Traders are somewhat skeptical of recent weather forecasts. "WSI came out with a forecast of a cold December and a warm rest of the winter," noted a Denver gas trader and marketer. He said that at the end of October and November every year it's "almost like clockwork" that traders will try to run the market higher on reports of a cold winter. They will be looking for a selling opportunity once the hype of a cold winter dissipates, he said.
"We will be looking hard at the March-April spread as a selling opportunity," he added. "If we see that spread at $1.00 or $1.50, we would be selling that spread [selling March and buying April]." He added that if the market stages a nice rally in November, "we would be looking at selling it." The March-April spread settled Wednesday at 60 cents.
The trader pointed out that the spread also had risk management characteristics. "You could almost use that spread as a hedge for producers for it is driven by the direction of the market," he said. "What we like about it is that even if prices are flat, it tends to make money on a normal seasonal progression. We have seen in the past that even if prices advance, the spread will contract. It could definitely be used as a hedge for a producer on the downside."
Others also see the market as a short-term weather-driven phenomenon. "Although we don't anticipate major upside risk, it does appear that these cold patterns will need to be extracted from the forecasts before price declines are capable of being sustained," said Jim Ritterbusch of Ritterbusch and Associates.
Ritterbusch is cautious and is maintaining a bearish trading posture with the expectation of the December contract falling to the $7.250 area. Like the Denver trader, he also favors the idea of spread trading by selling nearby months at the expense of buying more distant contracts. "Back spreads, such as long February or March...short December are also favored," he said.
Hype or not, cooler weather remains in the forecast. AccuWeather predicts a Thursday high of 48 in Chicago rising to 55 by Monday. The normal high this time of year in the Windy City is 60. New York City's Thursday high of 54 is expected to rise to 56 by Monday. The normal high in New York is 61, the forecaster said.
Meanwhile, the attention of traders and analysts now turns to Thursday morning's natural gas storage report for the week ended Oct. 20. Citigroup's Evans said he sees the Energy Information Administration (EIA) revealing a build in the 30-40 Bcf range, which "shouldn't warrant any material potential for an emotional shock" to the market in either direction. "With the storage total poised to break above its 1990 all-time record high, we think the market may focus more on the record level of the total inventory overhang and less on the usual year-on-five-year average comparison benchmark."
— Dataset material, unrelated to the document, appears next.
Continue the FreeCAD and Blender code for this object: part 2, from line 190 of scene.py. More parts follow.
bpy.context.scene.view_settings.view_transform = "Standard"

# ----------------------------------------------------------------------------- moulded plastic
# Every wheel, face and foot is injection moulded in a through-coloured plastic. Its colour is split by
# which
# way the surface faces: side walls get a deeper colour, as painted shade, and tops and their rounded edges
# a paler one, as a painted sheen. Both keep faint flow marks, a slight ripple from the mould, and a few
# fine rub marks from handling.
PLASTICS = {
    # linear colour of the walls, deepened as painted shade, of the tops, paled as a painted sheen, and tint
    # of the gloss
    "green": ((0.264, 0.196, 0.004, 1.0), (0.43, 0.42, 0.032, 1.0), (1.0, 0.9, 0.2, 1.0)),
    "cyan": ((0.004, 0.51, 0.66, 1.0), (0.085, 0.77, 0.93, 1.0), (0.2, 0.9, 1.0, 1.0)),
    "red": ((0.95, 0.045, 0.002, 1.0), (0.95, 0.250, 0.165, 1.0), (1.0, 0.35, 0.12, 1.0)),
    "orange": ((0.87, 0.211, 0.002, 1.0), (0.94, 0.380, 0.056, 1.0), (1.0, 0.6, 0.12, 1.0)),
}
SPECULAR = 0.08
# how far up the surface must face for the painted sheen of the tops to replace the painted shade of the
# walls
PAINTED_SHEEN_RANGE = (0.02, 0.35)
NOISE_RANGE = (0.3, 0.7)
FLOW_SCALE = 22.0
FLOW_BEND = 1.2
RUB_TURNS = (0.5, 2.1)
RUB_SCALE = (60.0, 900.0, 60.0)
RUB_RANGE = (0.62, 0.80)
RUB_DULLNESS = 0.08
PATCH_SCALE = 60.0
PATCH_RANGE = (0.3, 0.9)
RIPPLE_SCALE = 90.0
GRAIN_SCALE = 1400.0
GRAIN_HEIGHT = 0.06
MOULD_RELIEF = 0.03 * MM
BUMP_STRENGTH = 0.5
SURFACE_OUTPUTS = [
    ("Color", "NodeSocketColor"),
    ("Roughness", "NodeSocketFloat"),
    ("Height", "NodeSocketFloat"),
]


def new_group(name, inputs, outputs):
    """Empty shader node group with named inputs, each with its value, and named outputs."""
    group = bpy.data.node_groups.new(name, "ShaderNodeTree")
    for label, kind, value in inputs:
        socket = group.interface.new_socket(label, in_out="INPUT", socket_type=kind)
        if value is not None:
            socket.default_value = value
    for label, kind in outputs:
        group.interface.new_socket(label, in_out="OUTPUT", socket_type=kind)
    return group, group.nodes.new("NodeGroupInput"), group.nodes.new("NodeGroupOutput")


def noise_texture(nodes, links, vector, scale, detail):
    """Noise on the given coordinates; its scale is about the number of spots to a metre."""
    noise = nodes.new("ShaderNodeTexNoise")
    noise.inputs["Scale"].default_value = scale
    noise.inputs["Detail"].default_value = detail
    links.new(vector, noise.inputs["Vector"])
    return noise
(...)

With storage sitting at 3,442 Bcf as of Oct. 13, stocks are fast approaching the all-time record of 3,472 Bcf, which was posted at the end of November 1990. According to the EIA, the country injected a significant 77 Bcf into underground storage last year for the week while the five-year average sits at a less impressive 49 Bcf build.
A Reuters survey of 24 industry players is calling for an average build of 31 Bcf, while the ICAP storage options auction on Wednesday indicated a 24 Bcf injection.
Golden, CO-based Bentek Energy projects a storage injection of 27 Bcf, resulting in 3,469 Bcf of gas in storage. This level in storage would be 10.3% above the five-year average and 6.7% over the five-year high.
Bentek expects to see a 16 Bcf injection in the East, while 6 Bcf will be injected in the Producing region and 5 Bcf will be put into the West region. "This outlook is directionally in sync with the storage injection number implied by our Supply/Demand Report Analysis," Bentek said. "Versus last week, demand was up by 19 Bcf, production up by 2 Bcf, imports down 3 Bcf and LNG sendout up 1 Bcf. Last week's EIA was 53 Bcf, so an injection of 34 Bcf is indicated by this estimate approach (53-19+2+1=34 Bcf). Given the uncertainties this week, we consider this 34 Bcf in the ballpark of our 27 Bcf outlook."
Bentek's inventory estimates now show eight U.S. storage facilities at or above 100% and 11 other facilities at 95% to 99% of capacity.